8. An apparatus in accordance with claim 7, further comprising:
means for an operator of said drilling operation to adjust the value of said operator-adjustable operational parameter to avoid said critical value.
9. An apparatus in accordance with claim 8, wherein said operator-adjustable operational parameter comprises rotational speed of said bottom hole assembly.
10. An apparatus in accordance with claim 7, wherein said real-time sensor comprises a vibrational sensor.
11. An apparatus in accordance with claim 10, wherein said vibrational sensor detects vibration in three orthogonal axes.
12. An apparatus in accordance with claim 9, wherein said at least one critical value comprises a resonant frequency of said bottom hole assembly and drill string.
14. A system in accordance with claim 13, further comprising:
means for an operator of said drilling operation to adjust the value of said operator-adjustable operational parameter to avoid said critical value.
15. A system in accordance with claim 14, wherein said operator-adjustable operational parameter comprises rotational speed of said bottom hole assembly.
16. A system in accordance with claim 13, wherein said real-time sensor comprises a vibrational sensor.
17. A system in accordance with claim 16, wherein said vibrational sensor detects vibration in three orthogonal axes.
18. A system in accordance with claim 15, wherein said at least one critical value comprises a resonant frequency of said bottom hole assembly and drill string.
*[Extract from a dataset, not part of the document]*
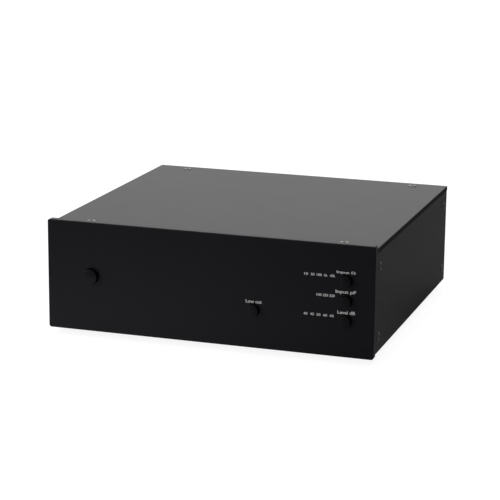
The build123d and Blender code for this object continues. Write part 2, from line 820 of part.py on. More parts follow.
# ---- small sockets ----
def make_trigger_jack(x):
    """A 3.5 mm jack: body on the main board, ferrule through the rear panel."""
    half = trigger_body_width / 2
    body = block(x - half, x + half, rear_y - trigger_body_depth, rear_y,
                 board_top_z, board_top_z + trigger_body_height)
    tip_y = rear_face_y + trigger_ferrule_proud
    body += rod_y(x, jack_z, trigger_ferrule_radius, rear_y, tip_y)
    return body - rod_y(x, jack_z, trigger_bore_radius, tip_y - trigger_bore_depth, tip_y)


def make_dc_inlet():
    half = dc_body_width / 2
    body = block(dc_x - half, dc_x + half, rear_y - dc_body_depth, rear_y,
                 board_top_z, board_top_z + dc_body_height)
    tip_y = rear_face_y + dc_boss_proud
    body += rod_y(dc_x, jack_z, dc_boss_radius, rear_y, tip_y)
    body -= rod_y(dc_x, jack_z, dc_bore_radius, tip_y - dc_bore_depth, tip_y)
    return body - rod_y(dc_x, jack_z, dc_pin_radius - seat_step + thread_gap,
                        tip_y - dc_bore_depth - dc_pin_seat, tip_y - dc_bore_depth)


def make_dc_pin():
    floor_y = rear_face_y + dc_boss_proud - dc_bore_depth
    tip_y = rear_face_y + dc_boss_proud - dc_pin_recess
    return make_pin(dc_x, jack_z, dc_pin_radius, floor_y - dc_pin_seat, floor_y, tip_y)


# ---- ground terminal ----
washer_y = rear_face_y + stud_collar
knob_y = washer_y + washer_thickness
knob_end_y = socket_end_y - knob_end_gap


def make_ground_stud():
    stud = rod_y(ground_x, rear_middle_z, stud_radius, rear_y - stud_inside, socket_end_y)
    return stud + rod_y(ground_x, rear_middle_z, stud_collar_radius, rear_face_y, washer_y)


def make_ground_nut():
    nut = hex_y(ground_x, rear_middle_z, ground_nut_radius, rear_y - ground_nut_height, rear_y)
    return nut - rod_y(ground_x, rear_middle_z, stud_radius + thread_gap, rear_y - ground_nut_height, rear_y)


def make_ground_washer():
    return tube_y(ground_x, rear_middle_z, washer_radius, stud_radius + washer_bore_gap, washer_y, knob_y)


def make_ground_knob():
    """The knurled nut that clamps an earth lead against the washer."""
    knob = tube_y(ground_x, rear_middle_z, knob_radius, stud_radius + knob_bore_gap, knob_y, knob_end_y)
    for i in range(knob_grooves):
        turn = radians(360 / knob_grooves * i)
        knob -= rod_y(ground_x + knob_radius * cos(turn), rear_middle_z + knob_radius * sin(turn),
                      knob_groove_radius, knob_y, knob_end_y)
    return knob


# ---- parts on the main board ----
def row(count, pitch):
    """Centres of a row, spread evenly about the middle."""
    return [(i - (count - 1) / 2) * pitch for i in range(count)]


film_row_y = board_front_y + header_inset + header_width / 2 + row_gap + film_width / 2
capacitor_row_y = film_row_y + film_width / 2 + row_gap + capacitor_radius
chip_row_y = capacitor_row_y + capacitor_radius + row_gap + chip_width / 2
second_capacitor_row_y = chip_row_y + chip_width / 2 + row_gap + capacitor_radius
relay_row_y = second_capacitor_row_y + capacitor_radius + row_gap + relay_width / 2


def make_films():
    return group([block(x - film_length / 2, x + film_length / 2, film_row_y - film_width / 2,
                        film_row_y + film_width / 2, board_top_z, board_top_z + film_height)
                  for x in row(film_columns, film_pitch)])


def make_capacitors():
    """Two rows of electrolytic capacitors, upright."""
    z = board_top_z + capacitor_height / 2
    return group([Pos(x, y, z) * Cylinder(capacitor_radius, capacitor_height)
                  for y in (capacitor_row_y, second_capacitor_row_y)
                  for x in row(capacitor_columns, capacitor_pitch)])


def make_relays():
    return group([block(x - relay_length / 2, x + relay_length / 2, relay_row_y - relay_width / 2,
                        relay_row_y + relay_width / 2, board_top_z, board_top_z + relay_height)
                  for x in row(relay_columns, relay_pitch)])


def make_chips():
    """Eight amplifier chips and the control processor."""
    chips = [block(x - chip_length / 2, x + chip_length / 2, chip_row_y - chip_width / 2,
                   chip_row_y + chip_width / 2, board_top_z, board_top_z + chip_height)
             for x in row(chip_columns, chip_pitch)]
    half = processor_width / 2
    x = processor_margin - board_x
    y = board_front_y + header_inset
    chips.append(block(x - half, x + half, y - half, y + half,
                       board_top_z, board_top_z + processor_height))
    return group(chips)


# ---- all nodes ----
def make_case_nodes():
    return {
        "front_panel": make_front_panel(),
        "top_cover": make_cover(),
        "side_panel_left": make_side(-1),
        "side_panel_right": make_side(1),
        "base_plate": make_base(),
        "rear_panel": make_rear_panel(),
        "corner_brackets": make_brackets(),
        "cover_screws": make_cover_screws(),
        "side_screws": make_side_screws(),
        "base_screws": make_base_screws(),
        "rear_panel_screws": make_rear_screws(),
        "front_panel_screws": make_front_screws(),
        "feet": group([make_foot(x, y) for x, y in foot_places()]),
        "foot_screws": make_foot_screws(),
    }


def make_control_nodes():
    places = button_places()
    nodes = {}
    for name, (x, z, cap_radius) in places.items():
        nodes[name + "_button"] = make_cap(x, z, cap_radius)
        nodes[name + "_plunger"] = make_plunger(x, z)
    small = [place for name, place in places.items() if name != "power"]
    nodes["power_button_guide"] = make_guide(*places["power"])
    nodes["small_button_guides"] = group([make_guide(*place) for place in small])
    nodes["switch_housings"] = group([make_switch(x, z) for x, z, _ in places.values()])
    nodes["light_pipes"] = group([make_light_pipe(x, z) for x, z in indicator_places()])
    nodes["indicator_lamps"] = group([make_lamp(x, z) for x, z in indicator_places()])
    nodes["control_board"] = make_control_board()
    nodes["control_board_standoffs"] = group(
        [make_control_standoff(x, z) for x, z in control_standoff_places()])
    screw = pan_screw(board_thickness, blind_reach)
    nodes["control_board_screws"] = group(
        [facing(x, control_y + board_thickness, z, (0, 1, 0)) * screw for x, z in control_standoff_places()])
    nodes["ribbon_connectors"] = make_headers()
    nodes["ribbon_cable"] = make_ribbon()
    return nodes


def make_board_nodes():
    screw = pan_screw(board_thickness, standoff_engaged)
    return {
        "main_board": make_main_board(),
        "board_standoffs": group([make_main_standoff(x, y) for x, y in main_standoff_places()]),
        "board_screws": group(
            [facing(x, y, board_top_z, (0, 0, 1)) * screw for x, y in main_standoff_places()]),
        "film_capacitors": make_films(),
        "electrolytic_capacitors": make_capacitors(),
        "relays": make_relays(),
        "chips": make_chips(),
    }


def make_socket_nodes():
    left, right = rca_places()
    inputs, outputs = xlr_places()
    return {
        "rca_barrels": group([make_rca_barrel(x, z) for x, z in left + right]),
        "rca_insulators_left": group([make_rca_insulator(x, z) for x, z in left]),
        "rca_insulators_right": group([make_rca_insulator(x, z) for x, z in right]),
        "rca_contacts": group([make_rca_contact(x, z) for x, z in left + right]),
        "rca_housings": group([make_rca_housing(x) for x in (rca_input_x, rca_output_x)]),
        "xlr_input_sockets": group([make_xlr_input(x) for x in inputs]),
        "xlr_input_inserts": group([make_xlr_insert(x) for x in inputs]),
        "xlr_input_contacts": group([tube for x in inputs for tube in make_xlr_contacts(x)]),
        "xlr_output_sockets": group([make_xlr_output(x) for x in outputs]),
        "xlr_output_pins": group([pin for x in outputs for pin in make_xlr_pins(x)]),
        "xlr_screws": make_xlr_screws(),
        "trigger_jacks": group([make_trigger_jack(x) for x in (trigger_x, trigger_x - trigger_pitch)]),
        "dc_inlet": make_dc_inlet(),
        "dc_inlet_pin": make_dc_pin(),
        "ground_stud": make_ground_stud(),
        "ground_nut": make_ground_nut(),
        "ground_washer": make_ground_washer(),
        "ground_knob": make_ground_knob(),
    }


os.makedirs("parts", exist_ok=True)
nodes = {**make_case_nodes(), **make_control_nodes(), **make_board_nodes(), **make_socket_nodes()}
for name, shape in nodes.items():
    export_step(shape, f"parts/{name}.step")
print(len(nodes), "nodes")
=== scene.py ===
import json
import logging
import math
from dataclasses import dataclass
from enum import Enum
from typing import Any

import bpy
from mathutils import Matrix, Vector

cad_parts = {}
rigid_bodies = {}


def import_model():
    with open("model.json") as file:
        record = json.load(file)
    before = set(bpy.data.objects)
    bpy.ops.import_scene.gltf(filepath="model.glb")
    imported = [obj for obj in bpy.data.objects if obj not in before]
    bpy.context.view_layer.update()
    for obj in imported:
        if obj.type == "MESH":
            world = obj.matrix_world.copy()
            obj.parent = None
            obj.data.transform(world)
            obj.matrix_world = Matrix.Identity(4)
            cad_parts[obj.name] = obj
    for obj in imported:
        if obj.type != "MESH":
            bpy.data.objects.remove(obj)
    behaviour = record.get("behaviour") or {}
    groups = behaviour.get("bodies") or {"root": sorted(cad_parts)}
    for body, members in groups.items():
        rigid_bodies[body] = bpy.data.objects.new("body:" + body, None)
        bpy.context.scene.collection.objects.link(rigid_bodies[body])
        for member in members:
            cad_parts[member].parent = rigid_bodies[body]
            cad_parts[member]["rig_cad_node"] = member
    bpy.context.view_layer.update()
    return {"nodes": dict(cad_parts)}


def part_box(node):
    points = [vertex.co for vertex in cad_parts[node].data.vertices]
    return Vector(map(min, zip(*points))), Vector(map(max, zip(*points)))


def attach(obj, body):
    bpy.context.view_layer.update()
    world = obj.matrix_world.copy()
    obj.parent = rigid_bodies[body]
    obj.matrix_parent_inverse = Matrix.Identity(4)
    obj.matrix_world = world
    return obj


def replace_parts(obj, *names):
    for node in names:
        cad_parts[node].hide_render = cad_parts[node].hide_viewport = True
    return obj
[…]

This application claims the priority of prior provisional application Ser. No. 60/440,819, filed on Jan. 17, 2003, which application is hereby incorporated by reference herein in its entirety.

The present invention relates generally to the field of oil and gas production, and more particularly relates to oil and gas well drilling equipment.

Drilling costs are a critical factor in determining the financial returns from an oil and gas investment. This is particularly so in the offshore environment, where operating costs are high, and in wells in which drilling problems are likely to occur. Severe vibrations in particular have been shown to be harmful to downhole equipment used for drilling oil and gas wells. Among them, lateral vibrations, particularly backward whirl, are commonly associated with drillstring fatique failure (wash-outs, twist-offs) excessive bit wear and measuring-while-drilling (“MWD”) tool failure. Lateral vibrations are caused by one primary reason—mass imbalance through a variety of sources, including bit-formation interaction, mud motor, and drillstring mass imbalance, among others.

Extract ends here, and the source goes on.